Jesus came to make peace, not war.  He came to offer forgiveness and salvation to the Jews, but also to the Romans.  The Messiah’s came to save all people from ourselves.  It is not the rebellion of one nation or another that is the cause of human misery.  It is the rebellion of all humanity that is the culprit.  It is the seditious determination in each and every one of us that says, “This is my life and I will live it however I please.” 

So, the Lord came to offer mercy and a to plead for us to give up our rebellion and come back to God.  He didn’t ride in on a war horse.  He plodded in on the back of a humble donkey.  Apparently, the people of Jerusalem missed this symbolism.  John 12:16 tells us even Jesus closest disciples missed it at the time.  It says in John 12:16, “His disciples didn’t understand at the time that this was a fulfillment of prophecy.”

Isn't It Ironic?
Palm Sunday is a day of deep irony.  It’s a day of celebration, but it’s a celebration by crowd of people who don’t really know what’s going on.  It’s a day when people hail Jesus as king, but only with the expectation that the “King” will do what they want him to do.  And sadly, when their “king” doesn’t live up to their expectations, they abandon him and shout “Crucify Him!”

In less than one week, Jesus goes from adored Savior King to their despised and executed criminal.  On Palm Sunday, they hail Jesus as King.  On Good Friday, they beat him and mock him and they proclaim in John 19:15, “We have no king but Caesar!”

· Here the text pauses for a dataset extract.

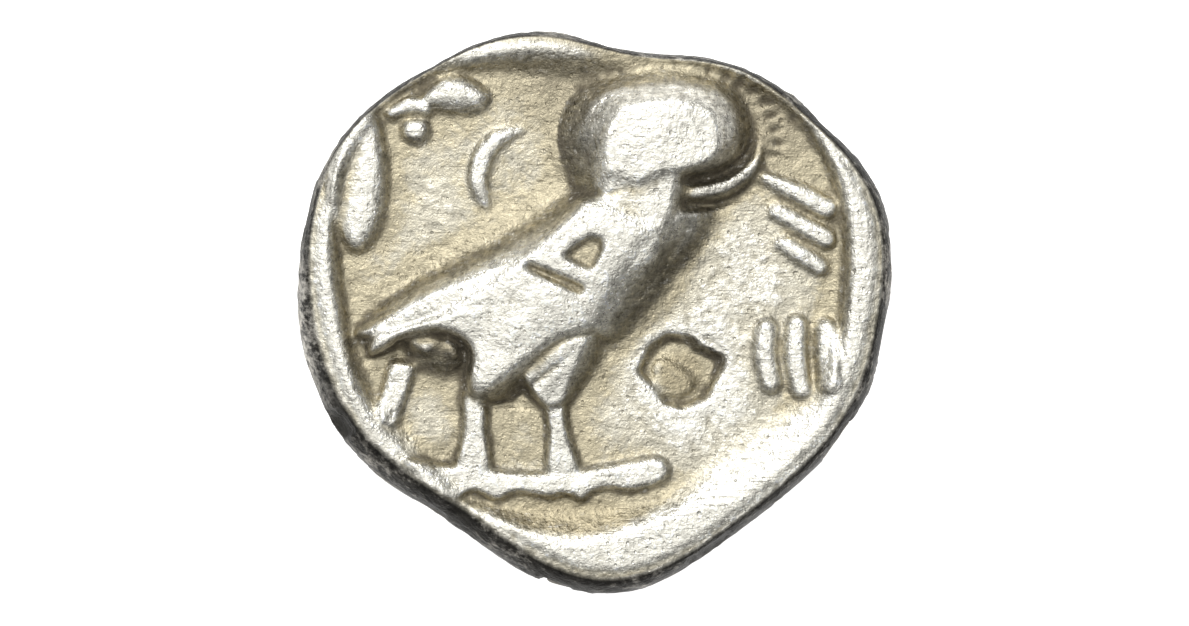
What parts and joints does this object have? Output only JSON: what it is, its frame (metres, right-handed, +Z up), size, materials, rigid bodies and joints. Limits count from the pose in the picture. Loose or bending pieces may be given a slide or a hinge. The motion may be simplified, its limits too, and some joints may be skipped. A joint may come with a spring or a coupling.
{
  "type": "tetradrachm coin",
  "caption": "Thick struck silver coin, an owl in a sunk square on one side and a helmeted head in high relief on the other, worn and test-punched.",
  "frame": {"origin": "under the middle of the flan's outline, on the plane that the worn high points of the head side rest on", "axes": "+Z up, out of the owl side; +Y towards the owl's head, so the owl stands upright; +X to the right as seen looking down on the owl"},
  "size_m": [0.025, 0.0236, 0.0057],
  "materials": {
    "silver": "struck silver, worn bright on the high points, with warm grey-brown toning in the low ground and dark grey on the edge"
  },
  "bodies": {
    "root": {"coin": "silver"}
  },
  "joints": []
}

Man, people are fickle.  We all figuratively say "We have no king but Caesar" whenever we choose our own way instead obeying God's way.

Who is Your King?
And so, in the midst of our Palm Sunday celebrations, as our kids wave our palm branches and we sing “Hosanna! Hosanna!”, I have to ask you, honestly:  “Who is Your King?”

You might assume that Jesus is your king.  Surely, Jesus is our king?  Right?

But is Jesus only your king if He gives you what you want?  I mean, are you like the crowds of people shouting hosannas on the streets of Jerusalem, only because you expect Jesus to solve the problems you want Him to solve (and to leave everything else alone, thank you very much)?  Because, if Jesus is truly a king, The King, He doesn’t work that way.  He is the Sovereign and we are the subjects.

Jesus’ message was consistent.  He said “Repent of your sins and turn to God, for the Kingdom of Heaven is near.” (Matthew 3:2)  And he said, “If any of you wants to be my follower, you must give up your own way, take up your cross daily, and follow me.” (Luke 9:23)  And he said, “If you try to hang on to your life, you will lose it. But if you give up your life for my sake and for the sake of the Good News, you will save it.” (Mark 8:35)  And he said, “My Kingdom is not of this world.” (John 18:36)

So we have to decide.  Who will we welcome as the King of our life?
Will we continue to try and be lord of our own life or will we let Jesus truly be Lord?
Will we put our hopes in the things and people of this world, or will we see Jesus is our only hope?
Will we welcome Jesus as king, just so long as he fixes things the way we think they should be fixed, or will we surrender unconditionally to the One who is Lord of all?

I pray you will truly receive Jesus as King of kings and Lord of lords and give yourself to Him with no reservations.  He is worthy and this is the way. 
If you settle for anything less than full surrender, you will just crucify Jesus again and again whenever He challenges your sin and rebellion.

So, this Palm Sunday, I invite you to surrender, repent, and pledge your complete allegiance to the King who came to save you and the whole world.